> Your instructions
Look below for the line containing "# ---- sizes"; from there through the line containing "return mesh", both lines included, please set down each line exactly and nothing else.

> Records supplied

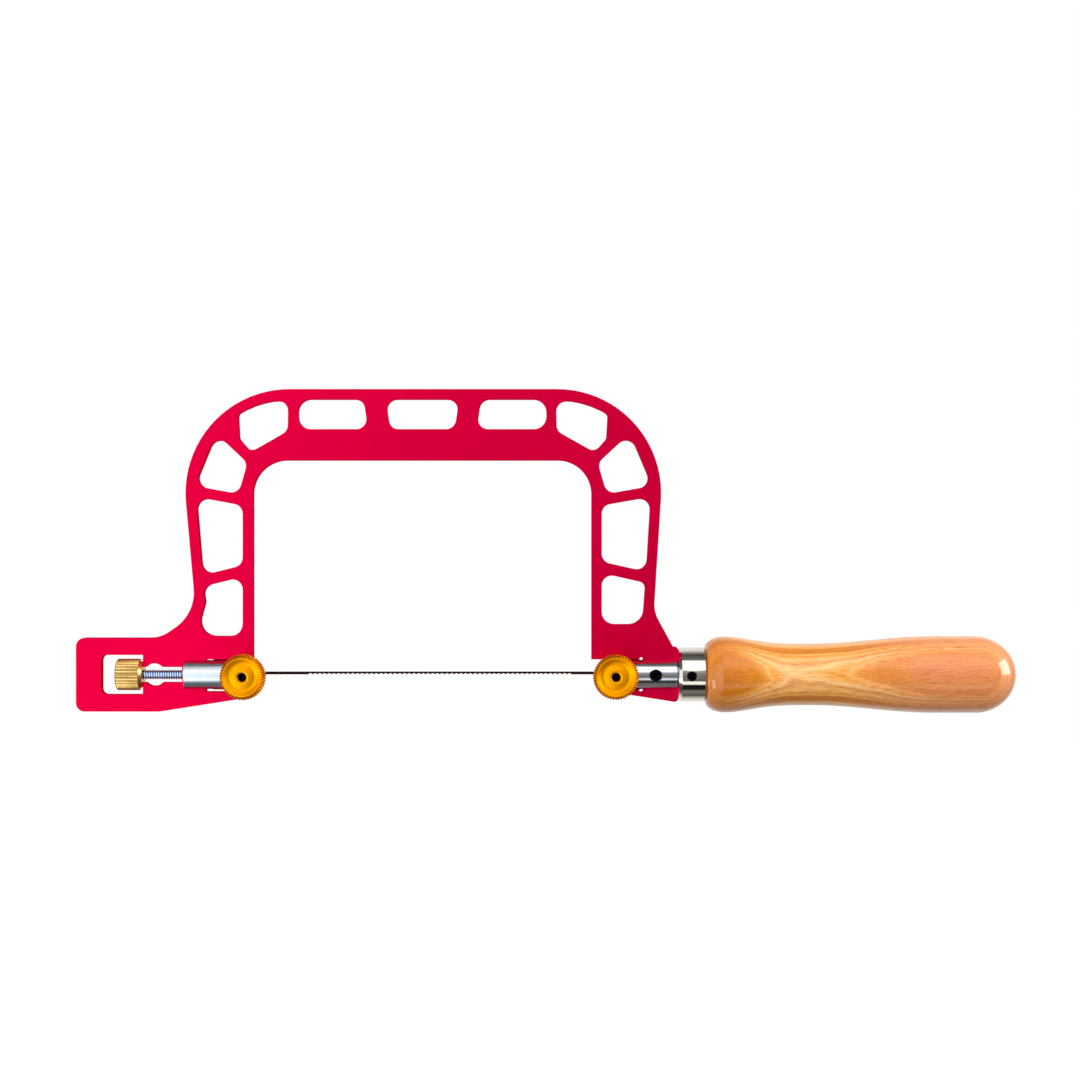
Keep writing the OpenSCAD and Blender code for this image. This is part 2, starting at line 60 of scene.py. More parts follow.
# Small step past an edge, in millimetres, so that grooves take in the points on it.
SLACK = 0.01
ENDS = ("front", "rear")
Point = tuple[float, float]
# Place from 0 to 1 on a colour ramp, with its colour as sRGB hex or linear RGBA.
Stop = tuple[float, str | tuple[float, ...]]


class Axis(Enum):
    """Axis that a piece is turned about."""

    ALONG = Vector((1, 0, 0))
    TO_KNOB = Vector((0, -1, 0))

    def frame(self) -> tuple[Vector, Vector, Vector]:
        """Gives the axis and the two directions across it.

        Returns:
            Unit vectors along the axis, up from it and to its side.
        """
        along = self.value
        up = Vector((0, 0, 1))
        return along, up, along.cross(up)


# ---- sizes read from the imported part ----


def span(node: str) -> tuple[Vector, Vector]:
    """Gives a CAD node's box.

    Args:
        node: Name of the CAD node.

    Returns:
        Its lowest and highest corner in millimetres.
    """
    low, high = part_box(node)
    return Vector(low) / MM, Vector(high) / MM


# ---- mesh helpers ----


def lathe(profile: Sequence[Point], axis: Axis, centre: Vector, steps: int) -> bmesh.types.BMesh:
    """Turns a profile round an axis.

    Args:
        profile: Points (radius, distance along the axis) from one end of the surface to the other.
        axis: Axis of the piece.
        centre: Place that distances along the axis start from.
        steps: Number of steps in a full turn.

    Returns:
        The turned surface, closed where the profile reaches the axis or meets itself.
    """
    mesh = bmesh.new()
    along, up, _ = axis.frame()
    verts = [mesh.verts.new(centre + up * r + along * t) for r, t in profile]
    edges = [mesh.edges.new(pair) for pair in zip(verts, verts[1:])]
    bmesh.ops.spin(mesh, geom=verts + edges, cent=centre, axis=along, angle=math.tau,
                   steps=steps, use_merge=True)
    bmesh.ops.remove_doubles(mesh, verts=mesh.verts, dist=1e-4)
    bmesh.ops.recalc_face_normals(mesh, faces=mesh.faces)
    return mesh


def flute(mesh: bmesh.types.BMesh, axis: Axis, centre: Vector, count: int, depth: float,
          root: float, span_along: Point) -> None:
    """Sinks straight grooves into a turned band.

    Args:
        mesh: Turned piece whose steps are a multiple of twice the count.
        axis: Axis of the piece.
        centre: Any place on that axis.
        count: Number of grooves round the band.
        depth: Depth of a groove.
        root: Radius inside which nothing moves.
        span_along: Distances along the axis between which the grooves lie.
    """
    along, up, side = axis.frame()
    for vert in mesh.verts:
        place = vert.co - centre
        t, a, b = place.dot(along), place.dot(up), place.dot(side)
        radius = math.hypot(a, b)
        if radius > root and span_along[0] <= t <= span_along[1]:
            turn = math.atan2(b, a) / math.tau * count % 1.0
            sink = depth * (1 - abs(2 * turn - 1)) * min(1, (radius - root) / depth)
            vert.co -= (up * a + side * b) / radius * sink


def eased(start: float, stop: float, t: float) -> float:
    """Goes smoothly from start to stop as t goes from 0 to 1.

    Args:
        start: Value at 0.
        stop: Value at 1.
        t: Place between them.

    Returns:
        The value at t.
    """
    return start + (stop - start) * (1 - math.cos(math.pi * t)) / 2


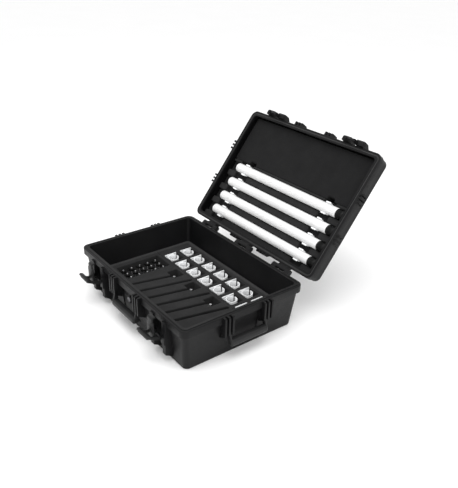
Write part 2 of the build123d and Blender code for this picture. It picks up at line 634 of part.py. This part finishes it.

> Response for this exercise
# ---- sizes read from the imported part ----


def span(node: str) -> tuple[Vector, Vector]:
    """Gives a CAD node's box.

    Args:
        node: Name of the CAD node.

    Returns:
        Its lowest and highest corner in millimetres.
    """
    low, high = part_box(node)
    return Vector(low) / MM, Vector(high) / MM


# ---- mesh helpers ----


def lathe(profile: Sequence[Point], axis: Axis, centre: Vector, steps: int) -> bmesh.types.BMesh:
    """Turns a profile round an axis.

    Args:
        profile: Points (radius, distance along the axis) from one end of the surface to the other.
        axis: Axis of the piece.
        centre: Place that distances along the axis start from.
        steps: Number of steps in a full turn.

    Returns:
        The turned surface, closed where the profile reaches the axis or meets itself.
    """
    mesh = bmesh.new()
    along, up, _ = axis.frame()
    verts = [mesh.verts.new(centre + up * r + along * t) for r, t in profile]
    edges = [mesh.edges.new(pair) for pair in zip(verts, verts[1:])]
    bmesh.ops.spin(mesh, geom=verts + edges, cent=centre, axis=along, angle=math.tau,
                   steps=steps, use_merge=True)
    bmesh.ops.remove_doubles(mesh, verts=mesh.verts, dist=1e-4)
    bmesh.ops.recalc_face_normals(mesh, faces=mesh.faces)
    return mesh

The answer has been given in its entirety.